Sehr geehrter Herr Bürgerschaftspräsident (Röder),
sehr geehrter Herr Landtagspräsident (Bluhm),
sehr geehrte Frau Ministerin Keler,
sehr geehrter Herr Senator (Dr. Freytag),
sehr geehrte Herren Staatsräte (Bonz und Dr. Heller),
sehr geehrte Frau Kreistagspräsidentin (Stein),
sehr geehrte Herren Kreistagspräsidenten (Dr. Born und Prof. Panicke),
sehr geehrte Herren Landräte (Christiansen und Leuchert),
meine Damen und Herren Abgeordnete (Bluhm, Egloff, Müller-Sönksen, Runde, Storjohann),
liebe Gäste!
Ich darf Sie herzlich zum Neujahrsempfang der Hauptverwaltung Hamburg der Deutschen
Bundesbank begrüßen. Herzlich willkommen heißen möchte ich Herrn Prof. Zeitler, den
Vizepräsidenten der Deutschen Bundesbank: Vielen Dank, dass Sie meiner Bitte gefolgt und
heute nach Hamburg gekommen sind, um zu uns zu sprechen.
Es freut mich sehr, dass heute wieder so viele Vertreter der Kreditwirtschaft anwesend sind.
Ganz besonders möchte ich Herrn Dr. Dreyer begrüßen. Er ist dieses Jahr letztmalig in seiner
Funktion als Vorstandssprecher der Hamburger Sparkasse hier. Herr Dreyer, ich hoffe aber
schon, dass sie trotz dieses ersten Schrittes aus dem Berufsleben auch in den kommenden
Jahren unsere Einladung hierher annehmen werden.
Meine Damen und Herren,
Jahreswechsel sind Anlässe für gute Vorsätze. Viele gute Vorsätze werden nach kurzer Zeit
wieder gebrochen – das ist eine Binsenweisheit. Manchmal jedoch sind die Umstände so
günstig oder das Erfordernis von Veränderungen so drängend, dass ein neues Jahr dann
wirklich die Chance zu einem nachhaltigen Wandel mit sich bringt. Ich wünsche uns allen,
dass dieses Jahr ein Jahr positiver Entwicklungen und erfolgreichen Handelns wird.

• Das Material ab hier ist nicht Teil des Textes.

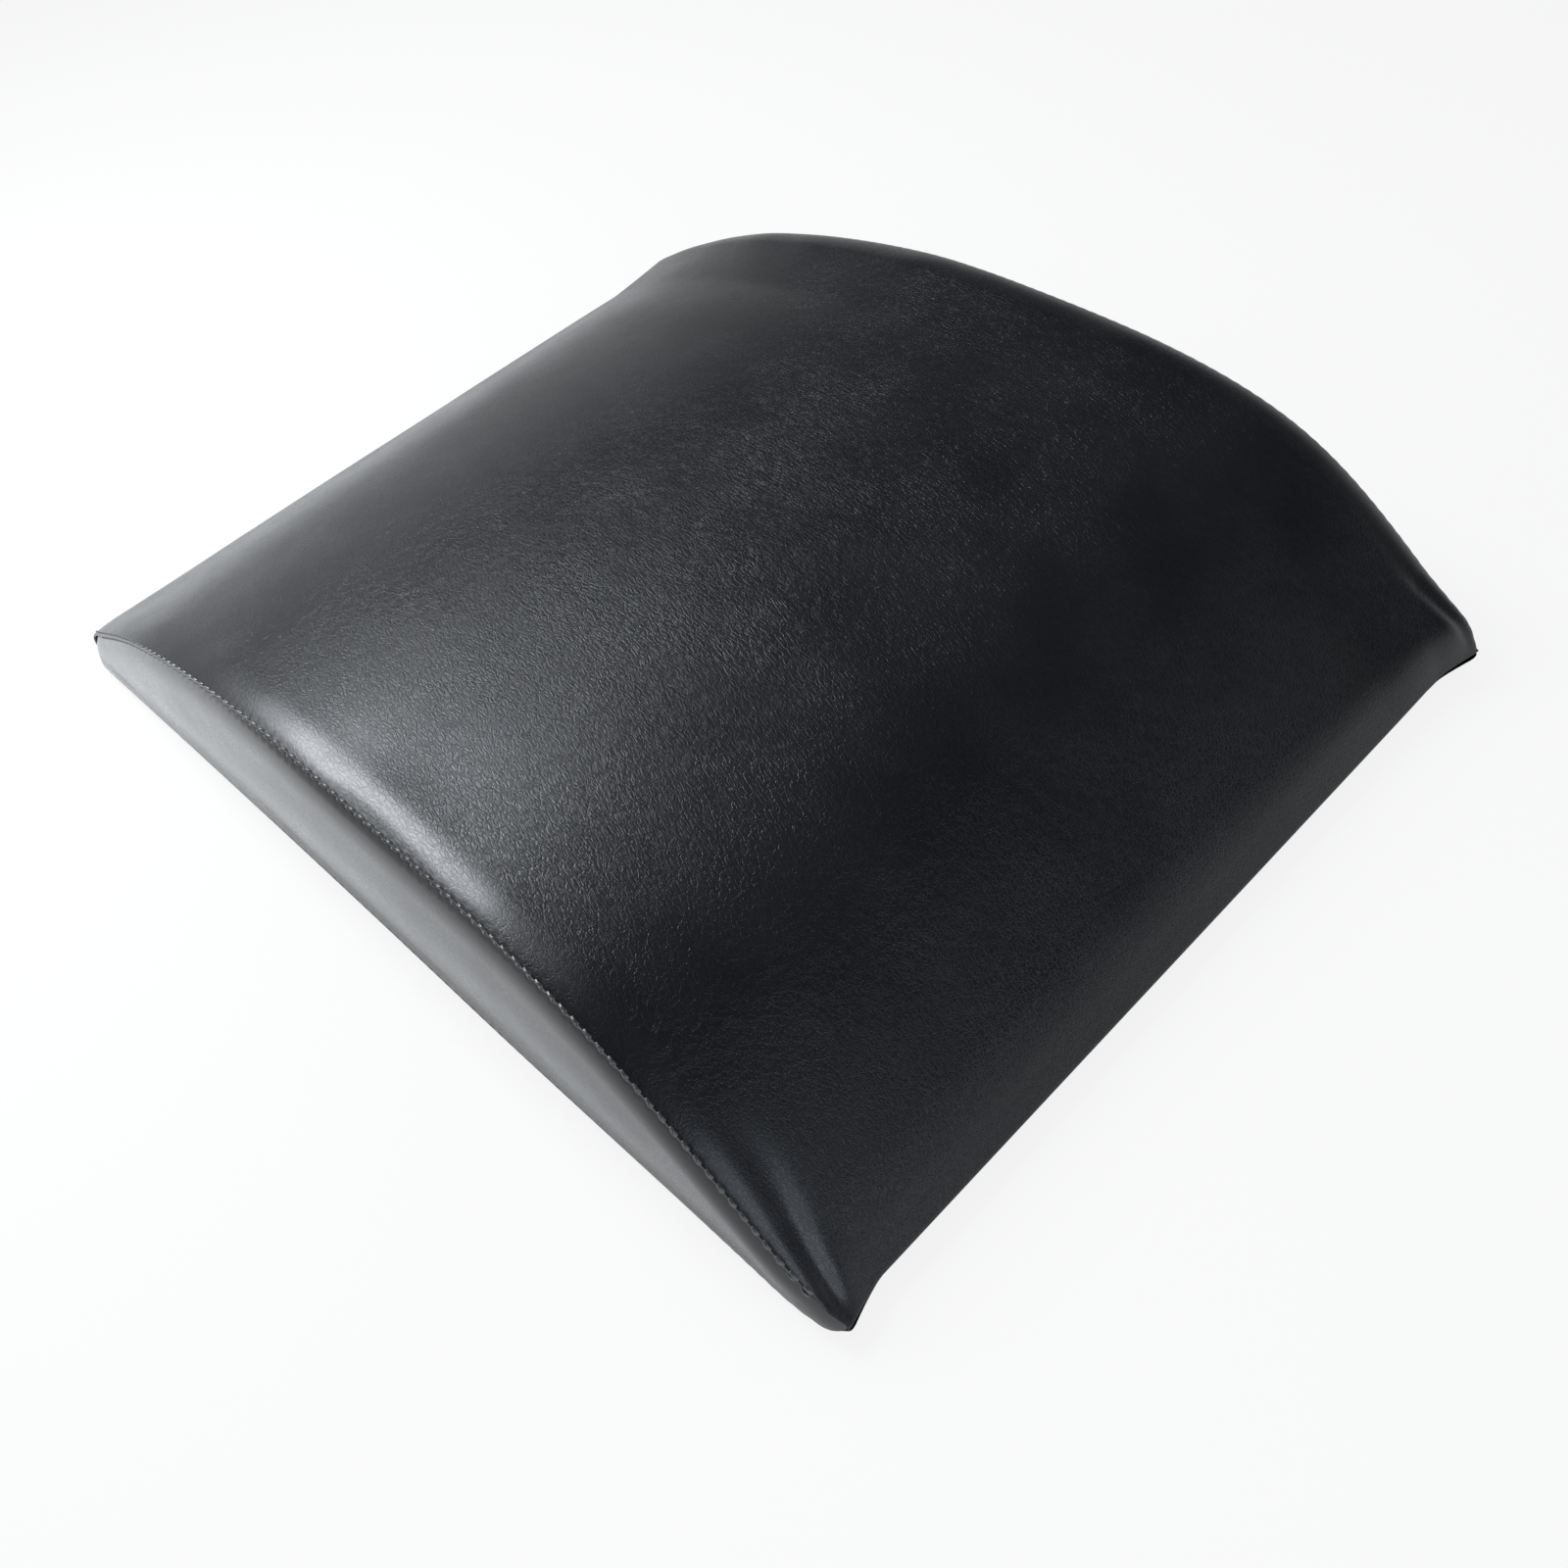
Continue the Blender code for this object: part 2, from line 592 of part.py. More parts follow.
def stop_section(side):
    """Clip section (y, z) that folds over the inner edge of one tape."""
    web, grip = side * (TAPE_EDGE - ZIP_GAP - STOP_WEB), side * COIL_OUTER
    slot = side * (TAPE_EDGE - ZIP_GAP)
    low, high = TAPE_BOTTOM - ZIP_GAP, TAPE_TOP + ZIP_GAP
    section = [(web, low - STOP_THICKNESS), (grip, low - STOP_THICKNESS), (grip, low)]
    section += [(slot, low), (slot, high), (grip, high)]
    section += [(grip, high + STOP_THICKNESS), (web, high + STOP_THICKNESS)]
    return [(ZIP_Y + y, z) for y, z in section]


def zip_top_stop(name, side):
    """Clip on one tape that ends the slider's run where the zip is shut."""
    return prism(name, stop_section(side), 0, ZIP_REACH - STOP_LENGTH, ZIP_REACH, METAL)


def zip_bottom_stop():
    """One wide clip that holds both tapes where the zip opens last."""
    right = stop_section(1)[1:-1]
    left = stop_section(-1)[-2:0:-1]
    low, high = -ZIP_REACH, -ZIP_REACH + STOP_LENGTH
    return prism("zip_bottom_stop", right + left, 0, low, high, METAL)


def build():
    """The whole mat."""
    for old in list(bpy.data.objects):
        bpy.data.objects.remove(old, do_unlink=True)
    foam_core()
    top_panel()
    side_panel("side_panel_left", -1)
    side_panel("side_panel_right", 1)
    bottom_panel("bottom_panel_front", front_rows)
    bottom_panel("bottom_panel_back", back_rows)
    zip_tape("zip_tape_front", -1)
    zip_tape("zip_tape_back", 1)
    zip_coil("zip_coil_front", -1, 0)
    zip_coil("zip_coil_back", 1, TOOTH_PITCH / 2)
    zip_slider()
    zip_pull_tab()
    zip_top_stop("zip_top_stop_front", -1)
    zip_top_stop("zip_top_stop_back", 1)
    zip_bottom_stop()


build()
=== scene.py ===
import math

import bpy
import bmesh
import numpy as np
from mathutils import Matrix, Vector, kdtree


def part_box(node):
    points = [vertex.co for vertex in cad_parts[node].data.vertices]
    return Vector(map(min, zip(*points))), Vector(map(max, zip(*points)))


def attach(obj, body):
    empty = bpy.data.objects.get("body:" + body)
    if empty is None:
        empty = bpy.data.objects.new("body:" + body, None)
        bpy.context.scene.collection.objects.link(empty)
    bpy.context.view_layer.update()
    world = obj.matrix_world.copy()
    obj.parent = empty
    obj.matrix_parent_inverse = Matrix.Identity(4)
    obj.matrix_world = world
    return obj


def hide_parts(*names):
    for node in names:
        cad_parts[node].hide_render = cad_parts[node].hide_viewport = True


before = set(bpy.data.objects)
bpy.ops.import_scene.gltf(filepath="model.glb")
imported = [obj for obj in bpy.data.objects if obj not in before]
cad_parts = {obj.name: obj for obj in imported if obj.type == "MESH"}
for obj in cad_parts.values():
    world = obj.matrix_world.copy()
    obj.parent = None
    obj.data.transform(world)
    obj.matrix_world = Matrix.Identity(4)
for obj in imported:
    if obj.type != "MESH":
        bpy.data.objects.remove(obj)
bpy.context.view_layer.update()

# Millimetres and degrees in Blender's own units, and lengths too small to divide by
MM = 0.001
DEGREE = math.pi / 180
TINY = 1e-12
TINY_MOVE = 1e-9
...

Für die Deutsche Bundesbank ist das Jahr 2007 ein Jubiläumsjahr. Wir sind froh, unser
50-jähriges Bestehen in einem Jahr feiern zu können, das wirtschaftlich ebenso erfolgreich zu
werden verspricht wie das vergangene. Die konjunkturellen Rahmenbedingungen für 2007
Sperrfrist: 25. Januar 2007, 11 Uhr sind positiv.
Was die Notwendigkeit zu strukturellen Änderungen in Politik und Wirtschaft
angeht, bleiben die Herausforderungen auch im neuen Jahr groß.
Bezogen auf die Kreditinstitute denke ich dabei gar nicht so sehr an die individuelle Agenda,
die jedes einzelne Institut für sich aufgestellt hat. Vielmehr geht es um die
Rahmenbedingungen, die für alle Kreditinstitute und andere Anbieter von
Finanzdienstleistungen maßgeblich sind. Auch der Finanzsektor unterliegt seit längerem
strukturellen Veränderungen. Die zunehmende Internationalisierung der Wirtschaft und die
grenzüberschreitende Integration der Märkte für eine immer größere Zahl von
Dienstleistungen sind Auslöser dieses Wandels, und die Dynamik nimmt zu. Er erfordert
zugleich neue, international harmonisierte rechtliche Rahmenbedingungen, um den
grenzüberschreitenden Wettbewerb nicht zu verzerren. Somit zieht der strukturelle Wandel
auch einen regulatorischen Wandel nach sich.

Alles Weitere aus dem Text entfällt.